**Task directions**
Begin at the first line and end at the line containing "return r - outside". Extract exactly those lines.

**Collected material**
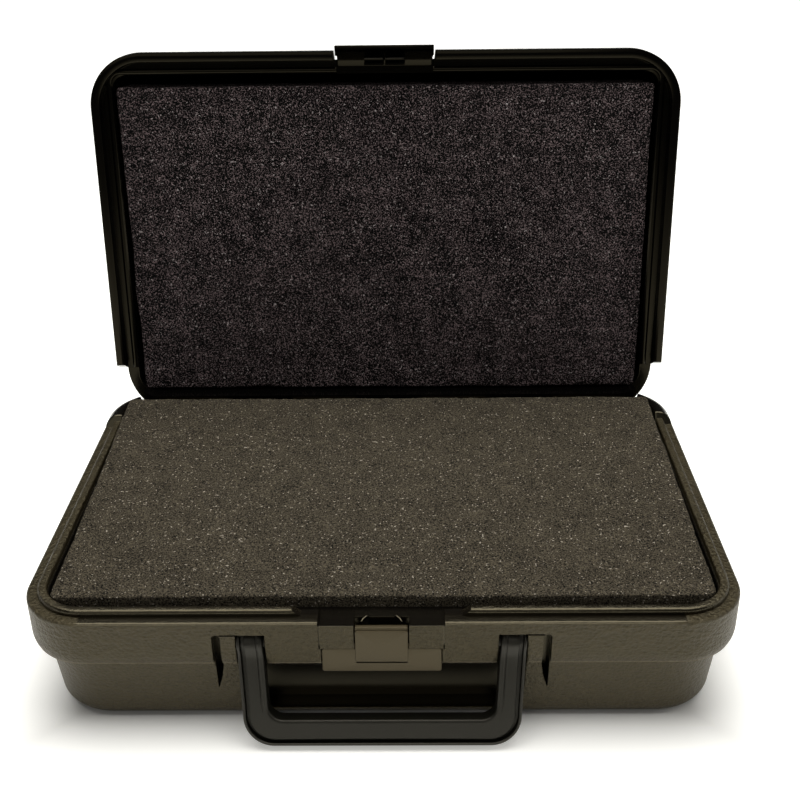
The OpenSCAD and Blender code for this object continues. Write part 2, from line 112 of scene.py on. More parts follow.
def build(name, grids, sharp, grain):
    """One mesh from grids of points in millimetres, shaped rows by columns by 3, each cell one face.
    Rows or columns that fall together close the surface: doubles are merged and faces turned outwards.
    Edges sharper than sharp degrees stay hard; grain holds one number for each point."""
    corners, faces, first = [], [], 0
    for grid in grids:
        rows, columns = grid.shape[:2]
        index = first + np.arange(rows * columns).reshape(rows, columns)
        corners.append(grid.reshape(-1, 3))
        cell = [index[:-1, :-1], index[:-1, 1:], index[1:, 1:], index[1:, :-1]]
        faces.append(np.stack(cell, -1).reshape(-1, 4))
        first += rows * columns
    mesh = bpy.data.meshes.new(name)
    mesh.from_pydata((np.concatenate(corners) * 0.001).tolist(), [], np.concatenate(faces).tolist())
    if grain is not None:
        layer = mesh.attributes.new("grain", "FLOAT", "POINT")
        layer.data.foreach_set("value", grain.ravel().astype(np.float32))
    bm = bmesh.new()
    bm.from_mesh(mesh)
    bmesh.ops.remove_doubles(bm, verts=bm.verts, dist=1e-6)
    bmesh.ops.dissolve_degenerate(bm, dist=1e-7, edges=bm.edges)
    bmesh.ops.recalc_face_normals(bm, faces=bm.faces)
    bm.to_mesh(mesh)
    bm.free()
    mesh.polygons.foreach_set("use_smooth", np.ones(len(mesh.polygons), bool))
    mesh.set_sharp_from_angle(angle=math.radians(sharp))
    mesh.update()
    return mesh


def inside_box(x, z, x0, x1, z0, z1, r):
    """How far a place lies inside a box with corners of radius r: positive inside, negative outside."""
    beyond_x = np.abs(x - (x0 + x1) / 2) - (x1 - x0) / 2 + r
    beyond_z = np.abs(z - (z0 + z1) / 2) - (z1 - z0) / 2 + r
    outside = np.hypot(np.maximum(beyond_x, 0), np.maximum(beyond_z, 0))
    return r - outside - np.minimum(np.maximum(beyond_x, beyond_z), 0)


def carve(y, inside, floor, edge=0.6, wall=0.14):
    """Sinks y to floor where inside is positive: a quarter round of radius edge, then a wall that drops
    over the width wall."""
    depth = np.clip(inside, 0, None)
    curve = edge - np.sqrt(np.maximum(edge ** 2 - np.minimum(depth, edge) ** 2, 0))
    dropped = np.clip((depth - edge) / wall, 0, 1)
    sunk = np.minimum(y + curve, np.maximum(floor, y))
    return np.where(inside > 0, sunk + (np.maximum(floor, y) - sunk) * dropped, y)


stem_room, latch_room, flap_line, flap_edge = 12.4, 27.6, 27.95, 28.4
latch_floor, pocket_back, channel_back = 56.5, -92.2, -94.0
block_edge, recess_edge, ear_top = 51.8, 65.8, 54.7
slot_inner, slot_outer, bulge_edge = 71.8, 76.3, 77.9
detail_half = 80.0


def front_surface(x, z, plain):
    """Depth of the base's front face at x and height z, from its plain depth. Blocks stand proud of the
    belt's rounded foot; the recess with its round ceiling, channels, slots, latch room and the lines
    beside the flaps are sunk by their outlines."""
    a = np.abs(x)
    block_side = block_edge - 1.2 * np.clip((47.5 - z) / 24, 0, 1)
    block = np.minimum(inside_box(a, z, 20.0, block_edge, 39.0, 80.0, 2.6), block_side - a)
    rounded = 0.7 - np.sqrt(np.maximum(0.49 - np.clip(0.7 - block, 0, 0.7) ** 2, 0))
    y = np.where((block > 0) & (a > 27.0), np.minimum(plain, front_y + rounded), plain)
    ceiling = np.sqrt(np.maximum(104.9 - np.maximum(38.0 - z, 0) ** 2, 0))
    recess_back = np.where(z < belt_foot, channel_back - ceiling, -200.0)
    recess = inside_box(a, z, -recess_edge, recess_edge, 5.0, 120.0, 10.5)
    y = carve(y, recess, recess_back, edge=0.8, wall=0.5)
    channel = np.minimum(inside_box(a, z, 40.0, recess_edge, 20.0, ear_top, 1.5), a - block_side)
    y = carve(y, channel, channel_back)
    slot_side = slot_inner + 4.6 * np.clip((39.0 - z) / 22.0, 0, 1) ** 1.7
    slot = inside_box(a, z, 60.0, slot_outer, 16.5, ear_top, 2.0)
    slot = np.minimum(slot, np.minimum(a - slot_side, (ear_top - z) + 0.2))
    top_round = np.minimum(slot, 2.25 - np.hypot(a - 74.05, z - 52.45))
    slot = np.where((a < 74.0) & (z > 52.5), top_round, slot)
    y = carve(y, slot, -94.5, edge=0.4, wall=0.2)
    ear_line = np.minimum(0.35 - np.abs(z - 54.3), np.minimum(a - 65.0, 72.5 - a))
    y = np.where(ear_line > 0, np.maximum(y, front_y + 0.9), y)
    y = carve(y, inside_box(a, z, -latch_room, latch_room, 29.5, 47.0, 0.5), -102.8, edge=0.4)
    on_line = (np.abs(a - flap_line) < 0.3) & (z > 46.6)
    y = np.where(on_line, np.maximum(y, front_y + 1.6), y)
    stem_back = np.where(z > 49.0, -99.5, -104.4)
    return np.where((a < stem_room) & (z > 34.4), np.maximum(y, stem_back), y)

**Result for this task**
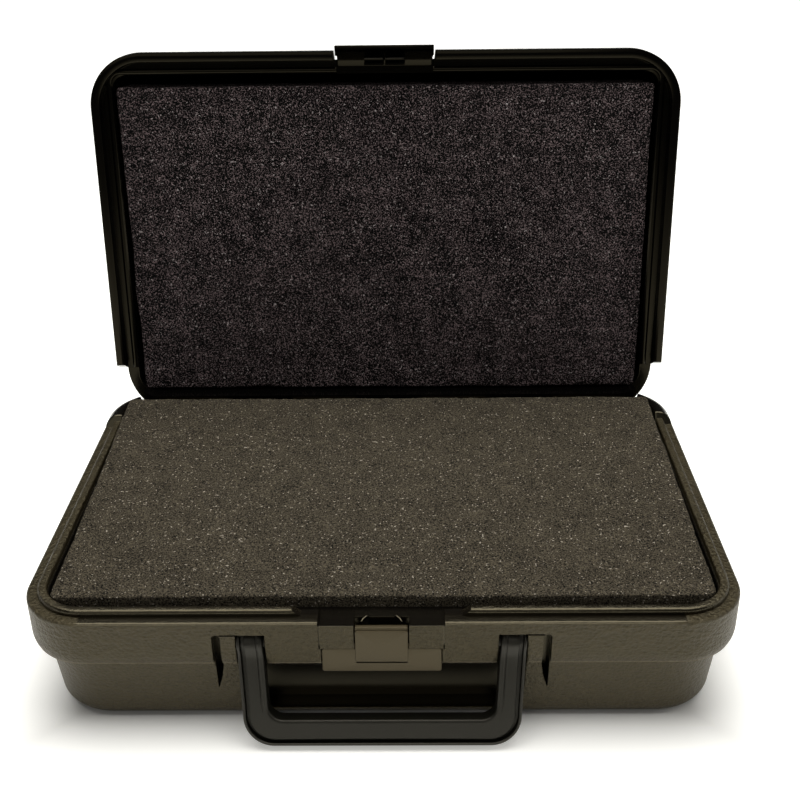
The OpenSCAD and Blender code for this object continues. Write part 2, from line 112 of scene.py on. More parts follow.
def build(name, grids, sharp, grain):
    """One mesh from grids of points in millimetres, shaped rows by columns by 3, each cell one face.
    Rows or columns that fall together close the surface: doubles are merged and faces turned outwards.
    Edges sharper than sharp degrees stay hard; grain holds one number for each point."""
    corners, faces, first = [], [], 0
    for grid in grids:
        rows, columns = grid.shape[:2]
        index = first + np.arange(rows * columns).reshape(rows, columns)
        corners.append(grid.reshape(-1, 3))
        cell = [index[:-1, :-1], index[:-1, 1:], index[1:, 1:], index[1:, :-1]]
        faces.append(np.stack(cell, -1).reshape(-1, 4))
        first += rows * columns
    mesh = bpy.data.meshes.new(name)
    mesh.from_pydata((np.concatenate(corners) * 0.001).tolist(), [], np.concatenate(faces).tolist())
    if grain is not None:
        layer = mesh.attributes.new("grain", "FLOAT", "POINT")
        layer.data.foreach_set("value", grain.ravel().astype(np.float32))
    bm = bmesh.new()
    bm.from_mesh(mesh)
    bmesh.ops.remove_doubles(bm, verts=bm.verts, dist=1e-6)
    bmesh.ops.dissolve_degenerate(bm, dist=1e-7, edges=bm.edges)
    bmesh.ops.recalc_face_normals(bm, faces=bm.faces)
    bm.to_mesh(mesh)
    bm.free()
    mesh.polygons.foreach_set("use_smooth", np.ones(len(mesh.polygons), bool))
    mesh.set_sharp_from_angle(angle=math.radians(sharp))
    mesh.update()
    return mesh


def inside_box(x, z, x0, x1, z0, z1, r):
    """How far a place lies inside a box with corners of radius r: positive inside, negative outside."""
    beyond_x = np.abs(x - (x0 + x1) / 2) - (x1 - x0) / 2 + r
    beyond_z = np.abs(z - (z0 + z1) / 2) - (z1 - z0) / 2 + r
    outside = np.hypot(np.maximum(beyond_x, 0), np.maximum(beyond_z, 0))
    return r - outside - np.minimum(np.maximum(beyond_x, beyond_z), 0)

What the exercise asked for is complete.